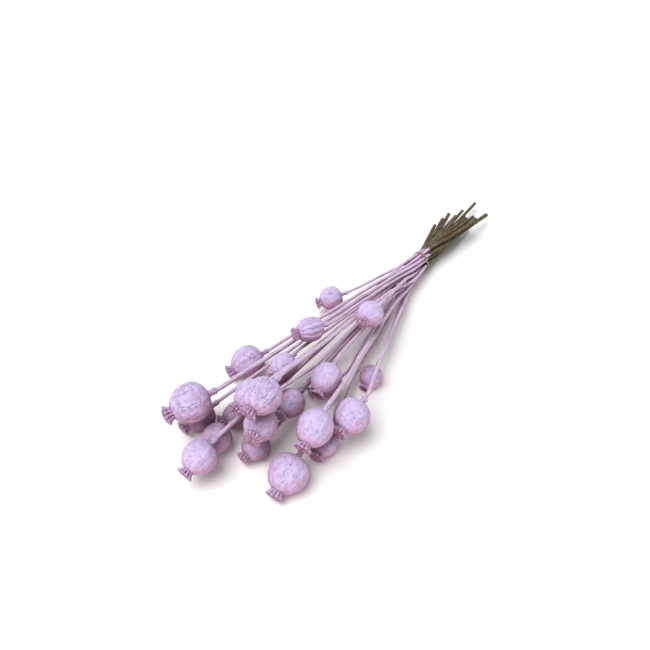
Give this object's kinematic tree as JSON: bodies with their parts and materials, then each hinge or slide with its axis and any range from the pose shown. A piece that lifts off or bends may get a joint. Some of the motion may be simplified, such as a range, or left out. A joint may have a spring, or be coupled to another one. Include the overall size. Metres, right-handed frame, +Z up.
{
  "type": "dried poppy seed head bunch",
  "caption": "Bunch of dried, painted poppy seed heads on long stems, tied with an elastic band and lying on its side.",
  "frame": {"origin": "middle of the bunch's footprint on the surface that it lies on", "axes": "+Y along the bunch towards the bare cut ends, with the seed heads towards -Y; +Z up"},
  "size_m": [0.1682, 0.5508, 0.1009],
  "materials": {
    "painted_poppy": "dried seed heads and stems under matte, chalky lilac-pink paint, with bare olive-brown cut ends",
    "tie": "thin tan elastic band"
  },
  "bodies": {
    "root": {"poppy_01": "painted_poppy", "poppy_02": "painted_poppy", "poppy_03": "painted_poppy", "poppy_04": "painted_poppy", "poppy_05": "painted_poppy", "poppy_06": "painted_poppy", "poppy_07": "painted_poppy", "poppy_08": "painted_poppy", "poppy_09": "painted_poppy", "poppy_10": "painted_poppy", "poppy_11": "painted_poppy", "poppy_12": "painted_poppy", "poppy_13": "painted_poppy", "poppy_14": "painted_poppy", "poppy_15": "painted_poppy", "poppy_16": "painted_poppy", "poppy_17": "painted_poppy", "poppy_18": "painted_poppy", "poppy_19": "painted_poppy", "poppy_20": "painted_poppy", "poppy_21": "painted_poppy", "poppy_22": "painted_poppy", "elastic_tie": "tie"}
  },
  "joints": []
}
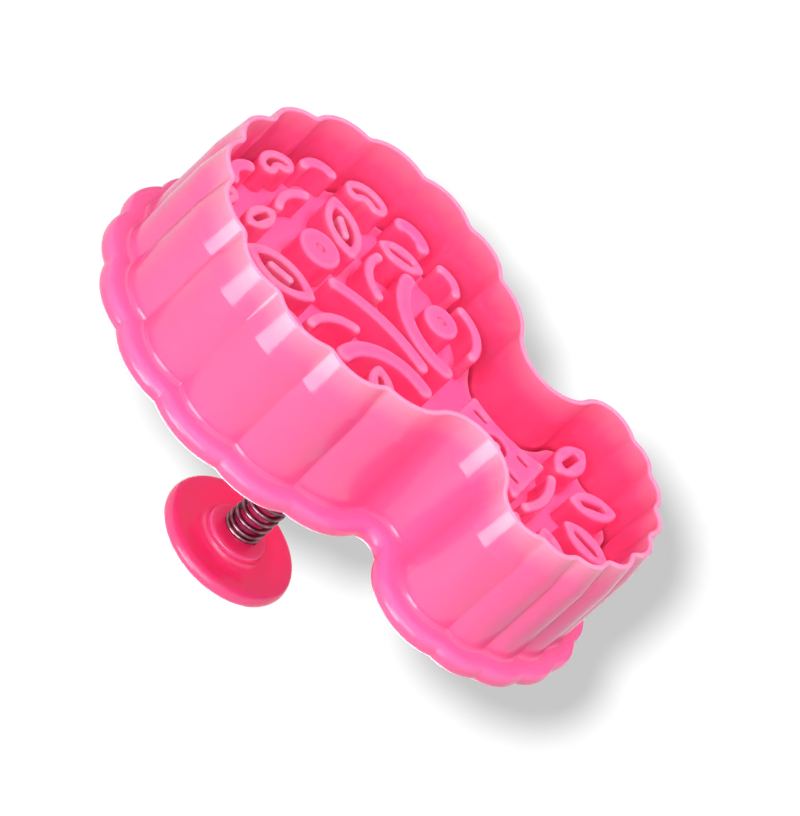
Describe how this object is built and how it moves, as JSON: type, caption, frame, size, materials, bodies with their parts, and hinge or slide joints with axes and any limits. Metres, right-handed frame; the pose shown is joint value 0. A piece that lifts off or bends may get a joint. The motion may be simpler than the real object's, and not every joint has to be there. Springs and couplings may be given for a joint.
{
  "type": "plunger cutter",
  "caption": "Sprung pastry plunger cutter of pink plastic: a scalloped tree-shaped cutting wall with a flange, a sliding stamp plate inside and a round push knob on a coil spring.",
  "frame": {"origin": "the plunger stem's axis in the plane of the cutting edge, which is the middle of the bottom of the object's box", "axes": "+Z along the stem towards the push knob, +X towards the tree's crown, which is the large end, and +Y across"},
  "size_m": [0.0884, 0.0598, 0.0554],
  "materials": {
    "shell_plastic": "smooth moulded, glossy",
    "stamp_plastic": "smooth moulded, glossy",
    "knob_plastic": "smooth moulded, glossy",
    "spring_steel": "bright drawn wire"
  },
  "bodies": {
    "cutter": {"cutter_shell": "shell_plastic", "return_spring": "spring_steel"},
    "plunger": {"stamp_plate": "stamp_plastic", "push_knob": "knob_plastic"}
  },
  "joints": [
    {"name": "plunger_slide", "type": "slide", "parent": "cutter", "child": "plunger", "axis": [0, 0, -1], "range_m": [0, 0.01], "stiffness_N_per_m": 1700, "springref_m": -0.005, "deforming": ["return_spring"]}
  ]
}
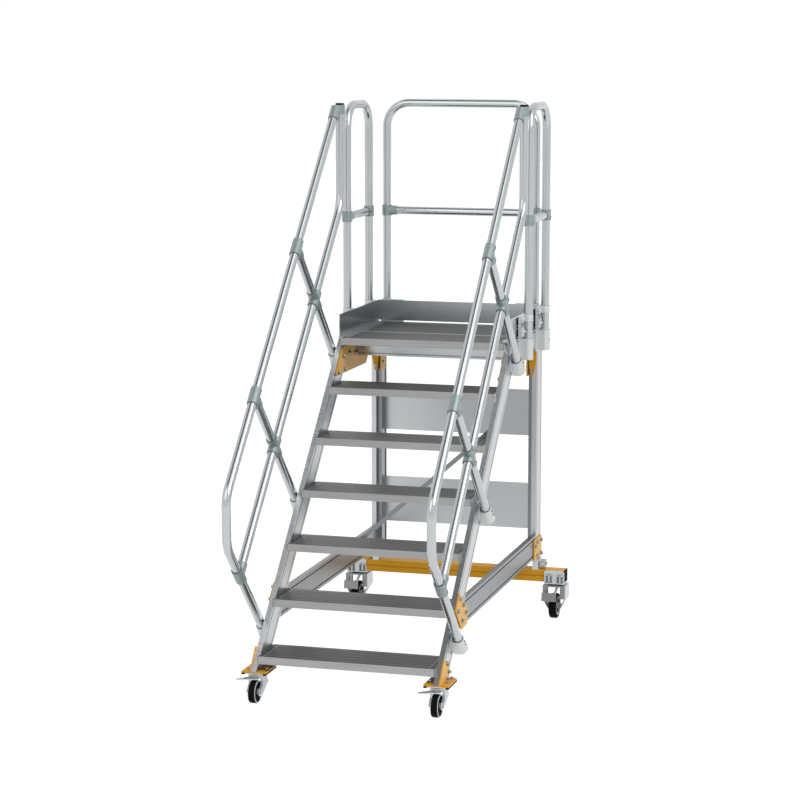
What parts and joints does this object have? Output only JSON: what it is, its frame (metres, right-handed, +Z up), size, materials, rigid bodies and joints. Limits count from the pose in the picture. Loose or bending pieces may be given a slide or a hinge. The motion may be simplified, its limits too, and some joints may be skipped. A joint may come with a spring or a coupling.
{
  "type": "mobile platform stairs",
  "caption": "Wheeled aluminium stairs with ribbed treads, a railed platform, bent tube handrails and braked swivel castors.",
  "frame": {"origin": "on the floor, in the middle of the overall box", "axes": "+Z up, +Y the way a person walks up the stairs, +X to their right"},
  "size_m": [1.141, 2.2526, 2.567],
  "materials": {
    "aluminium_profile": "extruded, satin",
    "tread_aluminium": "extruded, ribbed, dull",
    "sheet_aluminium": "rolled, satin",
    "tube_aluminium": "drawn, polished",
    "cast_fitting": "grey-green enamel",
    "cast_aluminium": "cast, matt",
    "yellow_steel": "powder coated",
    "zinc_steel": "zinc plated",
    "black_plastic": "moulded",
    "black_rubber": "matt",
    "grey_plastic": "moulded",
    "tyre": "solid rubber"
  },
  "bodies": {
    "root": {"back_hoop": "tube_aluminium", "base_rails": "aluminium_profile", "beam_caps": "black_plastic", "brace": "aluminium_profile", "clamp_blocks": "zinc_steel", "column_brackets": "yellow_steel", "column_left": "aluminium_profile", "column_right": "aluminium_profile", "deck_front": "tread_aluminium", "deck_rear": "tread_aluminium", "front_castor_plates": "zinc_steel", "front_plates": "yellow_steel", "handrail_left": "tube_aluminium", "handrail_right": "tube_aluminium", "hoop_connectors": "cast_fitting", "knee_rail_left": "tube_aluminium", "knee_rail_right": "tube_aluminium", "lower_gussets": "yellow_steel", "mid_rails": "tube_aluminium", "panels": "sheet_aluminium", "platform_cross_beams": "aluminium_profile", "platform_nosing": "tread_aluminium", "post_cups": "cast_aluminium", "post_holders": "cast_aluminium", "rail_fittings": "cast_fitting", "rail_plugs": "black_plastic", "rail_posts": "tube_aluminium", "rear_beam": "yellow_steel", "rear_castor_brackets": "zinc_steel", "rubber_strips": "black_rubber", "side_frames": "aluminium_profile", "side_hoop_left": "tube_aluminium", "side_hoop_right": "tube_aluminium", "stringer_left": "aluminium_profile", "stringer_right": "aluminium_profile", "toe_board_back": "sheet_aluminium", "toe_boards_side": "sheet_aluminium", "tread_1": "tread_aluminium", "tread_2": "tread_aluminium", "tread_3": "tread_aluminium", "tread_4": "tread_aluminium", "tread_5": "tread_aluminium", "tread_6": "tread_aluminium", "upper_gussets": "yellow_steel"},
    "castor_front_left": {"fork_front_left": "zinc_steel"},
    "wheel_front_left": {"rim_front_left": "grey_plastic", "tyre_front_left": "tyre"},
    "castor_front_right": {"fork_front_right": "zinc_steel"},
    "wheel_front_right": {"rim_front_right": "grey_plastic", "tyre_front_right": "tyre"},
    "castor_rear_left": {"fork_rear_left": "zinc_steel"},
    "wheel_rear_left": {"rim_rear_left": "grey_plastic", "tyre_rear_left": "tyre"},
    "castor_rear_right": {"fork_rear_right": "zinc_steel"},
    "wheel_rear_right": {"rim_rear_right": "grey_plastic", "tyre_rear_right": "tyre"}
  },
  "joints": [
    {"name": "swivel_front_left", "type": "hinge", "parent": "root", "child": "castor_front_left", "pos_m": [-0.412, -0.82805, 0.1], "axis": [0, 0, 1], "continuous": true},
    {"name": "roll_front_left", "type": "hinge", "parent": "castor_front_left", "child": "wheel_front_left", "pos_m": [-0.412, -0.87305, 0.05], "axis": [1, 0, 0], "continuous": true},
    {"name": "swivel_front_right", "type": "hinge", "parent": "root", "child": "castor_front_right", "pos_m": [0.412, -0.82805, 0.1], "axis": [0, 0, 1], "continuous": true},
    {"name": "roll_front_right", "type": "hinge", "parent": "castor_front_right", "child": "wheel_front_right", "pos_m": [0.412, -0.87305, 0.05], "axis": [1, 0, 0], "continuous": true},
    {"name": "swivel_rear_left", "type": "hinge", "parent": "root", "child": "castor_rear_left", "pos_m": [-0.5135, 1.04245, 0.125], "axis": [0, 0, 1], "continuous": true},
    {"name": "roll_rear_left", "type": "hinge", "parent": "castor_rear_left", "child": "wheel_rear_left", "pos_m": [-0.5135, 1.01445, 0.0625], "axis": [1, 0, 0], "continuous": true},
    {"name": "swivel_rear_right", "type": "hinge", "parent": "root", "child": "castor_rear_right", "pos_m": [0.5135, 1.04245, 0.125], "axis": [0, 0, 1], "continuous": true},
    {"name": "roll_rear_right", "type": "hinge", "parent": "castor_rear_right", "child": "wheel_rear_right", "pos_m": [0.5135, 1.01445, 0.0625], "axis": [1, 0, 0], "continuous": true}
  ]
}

**SHORT TASK:**
Make an exact copy of the records.

**THE COMPLETED TASK:**
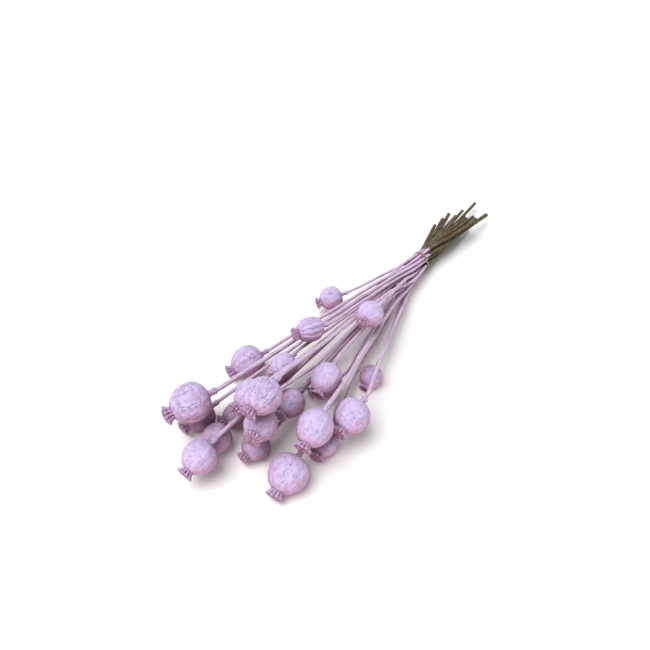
Give this object's kinematic tree as JSON: bodies with their parts and materials, then each hinge or slide with its axis and any range from the pose shown. A piece that lifts off or bends may get a joint. Some of the motion may be simplified, such as a range, or left out. A joint may have a spring, or be coupled to another one. Include the overall size. Metres, right-handed frame, +Z up.
{
  "type": "dried poppy seed head bunch",
  "caption": "Bunch of dried, painted poppy seed heads on long stems, tied with an elastic band and lying on its side.",
  "frame": {"origin": "middle of the bunch's footprint on the surface that it lies on", "axes": "+Y along the bunch towards the bare cut ends, with the seed heads towards -Y; +Z up"},
  "size_m": [0.1682, 0.5508, 0.1009],
  "materials": {
    "painted_poppy": "dried seed heads and stems under matte, chalky lilac-pink paint, with bare olive-brown cut ends",
    "tie": "thin tan elastic band"
  },
  "bodies": {
    "root": {"poppy_01": "painted_poppy", "poppy_02": "painted_poppy", "poppy_03": "painted_poppy", "poppy_04": "painted_poppy", "poppy_05": "painted_poppy", "poppy_06": "painted_poppy", "poppy_07": "painted_poppy", "poppy_08": "painted_poppy", "poppy_09": "painted_poppy", "poppy_10": "painted_poppy", "poppy_11": "painted_poppy", "poppy_12": "painted_poppy", "poppy_13": "painted_poppy", "poppy_14": "painted_poppy", "poppy_15": "painted_poppy", "poppy_16": "painted_poppy", "poppy_17": "painted_poppy", "poppy_18": "painted_poppy", "poppy_19": "painted_poppy", "poppy_20": "painted_poppy", "poppy_21": "painted_poppy", "poppy_22": "painted_poppy", "elastic_tie": "tie"}
  },
  "joints": []
}
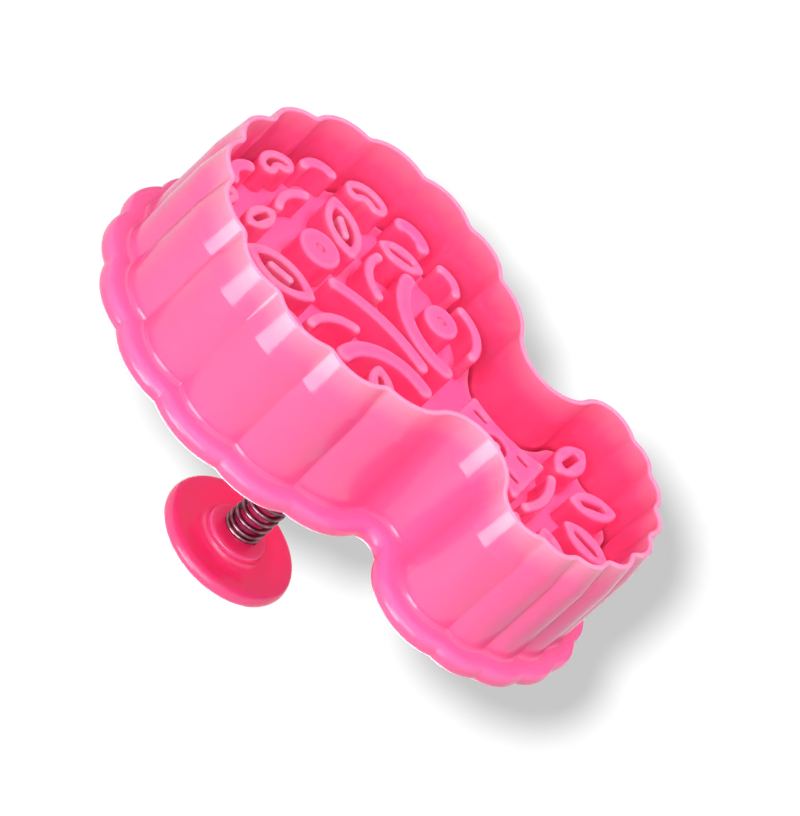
Describe how this object is built and how it moves, as JSON: type, caption, frame, size, materials, bodies with their parts, and hinge or slide joints with axes and any limits. Metres, right-handed frame; the pose shown is joint value 0. A piece that lifts off or bends may get a joint. The motion may be simpler than the real object's, and not every joint has to be there. Springs and couplings may be given for a joint.
{
  "type": "plunger cutter",
  "caption": "Sprung pastry plunger cutter of pink plastic: a scalloped tree-shaped cutting wall with a flange, a sliding stamp plate inside and a round push knob on a coil spring.",
  "frame": {"origin": "the plunger stem's axis in the plane of the cutting edge, which is the middle of the bottom of the object's box", "axes": "+Z along the stem towards the push knob, +X towards the tree's crown, which is the large end, and +Y across"},
  "size_m": [0.0884, 0.0598, 0.0554],
  "materials": {
    "shell_plastic": "smooth moulded, glossy",
    "stamp_plastic": "smooth moulded, glossy",
    "knob_plastic": "smooth moulded, glossy",
    "spring_steel": "bright drawn wire"
  },
  "bodies": {
    "cutter": {"cutter_shell": "shell_plastic", "return_spring": "spring_steel"},
    "plunger": {"stamp_plate": "stamp_plastic", "push_knob": "knob_plastic"}
  },
  "joints": [
    {"name": "plunger_slide", "type": "slide", "parent": "cutter", "child": "plunger", "axis": [0, 0, -1], "range_m": [0, 0.01], "stiffness_N_per_m": 1700, "springref_m": -0.005, "deforming": ["return_spring"]}
  ]
}
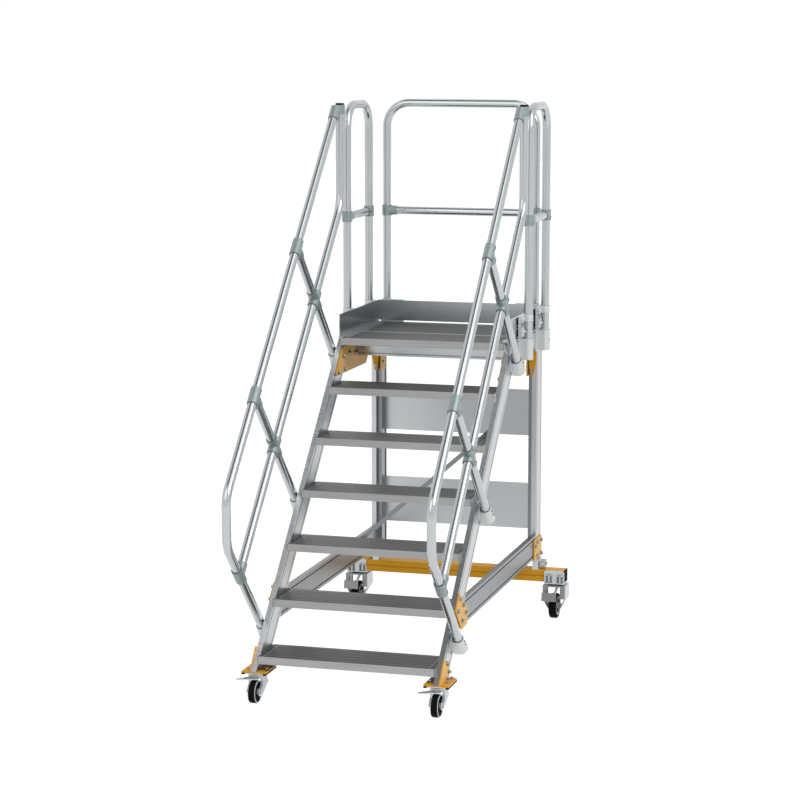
What parts and joints does this object have? Output only JSON: what it is, its frame (metres, right-handed, +Z up), size, materials, rigid bodies and joints. Limits count from the pose in the picture. Loose or bending pieces may be given a slide or a hinge. The motion may be simplified, its limits too, and some joints may be skipped. A joint may come with a spring or a coupling.
{
  "type": "mobile platform stairs",
  "caption": "Wheeled aluminium stairs with ribbed treads, a railed platform, bent tube handrails and braked swivel castors.",
  "frame": {"origin": "on the floor, in the middle of the overall box", "axes": "+Z up, +Y the way a person walks up the stairs, +X to their right"},
  "size_m": [1.141, 2.2526, 2.567],
  "materials": {
    "aluminium_profile": "extruded, satin",
    "tread_aluminium": "extruded, ribbed, dull",
    "sheet_aluminium": "rolled, satin",
    "tube_aluminium": "drawn, polished",
    "cast_fitting": "grey-green enamel",
    "cast_aluminium": "cast, matt",
    "yellow_steel": "powder coated",
    "zinc_steel": "zinc plated",
    "black_plastic": "moulded",
    "black_rubber": "matt",
    "grey_plastic": "moulded",
    "tyre": "solid rubber"
  },
  "bodies": {
    "root": {"back_hoop": "tube_aluminium", "base_rails": "aluminium_profile", "beam_caps": "black_plastic", "brace": "aluminium_profile", "clamp_blocks": "zinc_steel", "column_brackets": "yellow_steel", "column_left": "aluminium_profile", "column_right": "aluminium_profile", "deck_front": "tread_aluminium", "deck_rear": "tread_aluminium", "front_castor_plates": "zinc_steel", "front_plates": "yellow_steel", "handrail_left": "tube_aluminium", "handrail_right": "tube_aluminium", "hoop_connectors": "cast_fitting", "knee_rail_left": "tube_aluminium", "knee_rail_right": "tube_aluminium", "lower_gussets": "yellow_steel", "mid_rails": "tube_aluminium", "panels": "sheet_aluminium", "platform_cross_beams": "aluminium_profile", "platform_nosing": "tread_aluminium", "post_cups": "cast_aluminium", "post_holders": "cast_aluminium", "rail_fittings": "cast_fitting", "rail_plugs": "black_plastic", "rail_posts": "tube_aluminium", "rear_beam": "yellow_steel", "rear_castor_brackets": "zinc_steel", "rubber_strips": "black_rubber", "side_frames": "aluminium_profile", "side_hoop_left": "tube_aluminium", "side_hoop_right": "tube_aluminium", "stringer_left": "aluminium_profile", "stringer_right": "aluminium_profile", "toe_board_back": "sheet_aluminium", "toe_boards_side": "sheet_aluminium", "tread_1": "tread_aluminium", "tread_2": "tread_aluminium", "tread_3": "tread_aluminium", "tread_4": "tread_aluminium", "tread_5": "tread_aluminium", "tread_6": "tread_aluminium", "upper_gussets": "yellow_steel"},
    "castor_front_left": {"fork_front_left": "zinc_steel"},
    "wheel_front_left": {"rim_front_left": "grey_plastic", "tyre_front_left": "tyre"},
    "castor_front_right": {"fork_front_right": "zinc_steel"},
    "wheel_front_right": {"rim_front_right": "grey_plastic", "tyre_front_right": "tyre"},
    "castor_rear_left": {"fork_rear_left": "zinc_steel"},
    "wheel_rear_left": {"rim_rear_left": "grey_plastic", "tyre_rear_left": "tyre"},
    "castor_rear_right": {"fork_rear_right": "zinc_steel"},
    "wheel_rear_right": {"rim_rear_right": "grey_plastic", "tyre_rear_right": "tyre"}
  },
  "joints": [
    {"name": "swivel_front_left", "type": "hinge", "parent": "root", "child": "castor_front_left", "pos_m": [-0.412, -0.82805, 0.1], "axis": [0, 0, 1], "continuous": true},
    {"name": "roll_front_left", "type": "hinge", "parent": "castor_front_left", "child": "wheel_front_left", "pos_m": [-0.412, -0.87305, 0.05], "axis": [1, 0, 0], "continuous": true},
    {"name": "swivel_front_right", "type": "hinge", "parent": "root", "child": "castor_front_right", "pos_m": [0.412, -0.82805, 0.1], "axis": [0, 0, 1], "continuous": true},
    {"name": "roll_front_right", "type": "hinge", "parent": "castor_front_right", "child": "wheel_front_right", "pos_m": [0.412, -0.87305, 0.05], "axis": [1, 0, 0], "continuous": true},
    {"name": "swivel_rear_left", "type": "hinge", "parent": "root", "child": "castor_rear_left", "pos_m": [-0.5135, 1.04245, 0.125], "axis": [0, 0, 1], "continuous": true},
    {"name": "roll_rear_left", "type": "hinge", "parent": "castor_rear_left", "child": "wheel_rear_left", "pos_m": [-0.5135, 1.01445, 0.0625], "axis": [1, 0, 0], "continuous": true},
    {"name": "swivel_rear_right", "type": "hinge", "parent": "root", "child": "castor_rear_right", "pos_m": [0.5135, 1.04245, 0.125], "axis": [0, 0, 1], "continuous": true},
    {"name": "roll_rear_right", "type": "hinge", "parent": "castor_rear_right", "child": "wheel_rear_right", "pos_m": [0.5135, 1.01445, 0.0625], "axis": [1, 0, 0], "continuous": true}
  ]
}